I told him it is still North Malé. Just the other side of it. But I knew I wasn’t getting anywhere with him. So I made the calls. Agent. Boat owner. Same pushback.

I told them, you want me to take them to South Malé, which takes two hours and has no waves. But you don’t want me to go one hour and forty five minutes to where it is pumping. That doesn’t make sense.

And yeah, I wasn’t asking to go to Indonesia. Just the west side of the same atoll.

I explained the swell, the conditions and how this could save the trip.

After a lot of disagreement, I finally got the green light.

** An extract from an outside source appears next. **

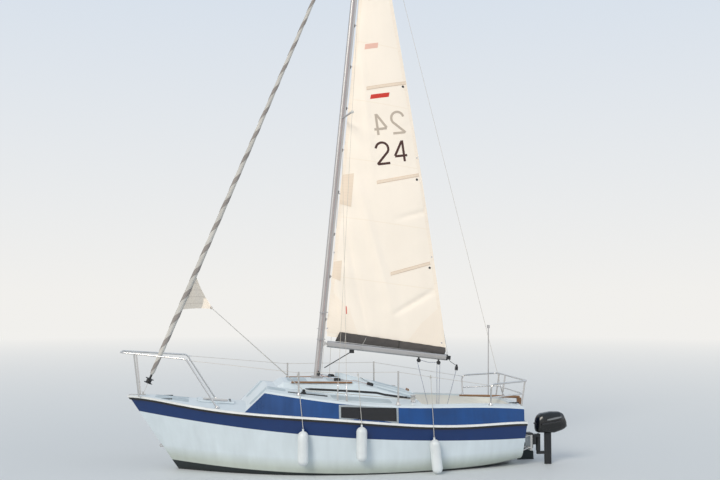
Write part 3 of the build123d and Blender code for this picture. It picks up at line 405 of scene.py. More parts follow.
FINISH = {
    "deck_white": finish("deck gelcoat", SHADED_WHITE, 0.38, 0.10, 0.05, bump=0.15, grain_scale=500),
    "liner": finish("moulded liner", (0.78, 0.78, 0.74), 0.45, 0.10, bump=0.1),
    "white_rail": finish("white strake", (0.80, 0.81, 0.79), 0.45, 0.16, 0.1, scale=2.0, bump=0.1),
    "black_rubber": finish("rubber strip", (0.016, 0.017, 0.018), 0.65, 0.3, bump=0.3),
    "antifouling": finish("antifouling paint", (0.02, 0.028, 0.03), 0.8, 0.5, 0.3, scale=3.0, bump=0.5,
                          grain_scale=90),
    "aluminium": finish("anodised aluminium", (0.50, 0.48, 0.47), 0.42, 0.10, bump=0.12, grain_scale=900,
                        grain_z=0.05, metal=0.85),
    "stainless": finish("polished stainless", (0.62, 0.60, 0.58), 0.27, 0.10, bump=0.05, grain_scale=900,
                        metal=1.0),
    "motor_black": finish("gloss black cowl", (0.003, 0.0035, 0.004), 0.28, 0.3, bump=0.04, grain_scale=900,
                          coat=0.2),
    "motor_metal": finish("painted casting", (0.009, 0.010, 0.012), 0.5, 0.5, bump=0.25, grain_scale=500),
    "black_plastic": finish("black plastic", (0.018, 0.018, 0.019), 0.5, 0.3, bump=0.2, grain_scale=700),
    "sailcloth": finish("sailcloth", (0.88, 0.84, 0.76), 0.7, 0.06, bump=0.1),
    "canvas": finish("canvas", (0.075, 0.068, 0.064), 0.85, 0.2, bump=0.3),
    # The furled sail's mid grey is painted shade on a pale cloth.
    "furled_sail": finish("furled sail", (0.52, 0.50, 0.47), 0.8, 0.15, bump=0.3),
    "fender_vinyl": finish("fender vinyl", (0.70, 0.74, 0.75), 0.35, 0.14, 0.08, scale=3.0, bump=0.05),
    "wood": finish("oiled teak", (0.25, 0.13, 0.06), 0.5, 0.5, bump=0.35, grain_scale=160, grain_x=0.08,
                   grain_z=1.5),
}
print(len(FINISH), "plain finishes")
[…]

When I told the guests, they were pumped. As we pulled anchor and made the move, a few other guides called me, asking where we were heading. I told them we were going to look for mantas.

As we got closer to the channel, the boat started to lift and dip gently. That feeling when you know something is out there. Then we turned the corner.

There it was.

Clean lines wrapping across a live reef. Not like the east side. This reef was alive. Bright colors. Full of life. And the wave had energy in it. On the east side, the tide pulls you away from the peak during low tide. On the west, it carries you into it.

The look on the guests’ faces. I didn’t have to say a word. They felt it. We surfed all day. Just us and perfect waves. At sunset, we sat on deck with cold beers, watching the lefts and rights wrapping across the reef. I couldn’t help but think about what the other boats were doing back on the flat side of life.

Next day, we moved up to check a left near Ziyaaraiyfushi. Clean again. We surfed all day and ended with one of the best sunsets I have ever seen. The waves lit up golden as the sun dropped behind the reef passes.

That night, we anchored further down the reef. Next morning, we surfed a little reef pass in the middle of a deep channel. Short wave, but it threw a nice barrel for a second or two.

When the wind picked up from the west, I made the call to head back to the east. By the time we crossed over, a new southeast swell had started showing. Not massive, but enough to keep everyone surfing.

And yes, for the rest of the trip, we stayed on the east side and joined the other boats again. But we had already surfed what they didn’t. We surfed every single day. Not one wasted session.

The guests left with big smiles. The crew ended the trip with a fat tip. And me. I was just stoked that I made the right call when it mattered.

I have had trips that didn’t go that way. I remember one where we moved from the airport to Jails, only to find out the main boat wasn’t leaving the harbor. The plan was to use the dhoni for surf runs while the big boat just stayed parked, like a guesthouse on water.

Even the people who sold the trip were onboard. I asked why we weren’t in the channel, watching waves while eating breakfast. They didn’t want to upset the owner. Just following instructions.

That is not how I do things.

Surf trips are meant to move. To chase. To adapt. You don’t plan them from an office. You don’t lock them into a brochure.

You read the ocean. You trust your instinct. You go where the waves are.

Because if your boat is not willing to move for the swell, you are not on a surf trip.

You are just sleeping in a floating hotel.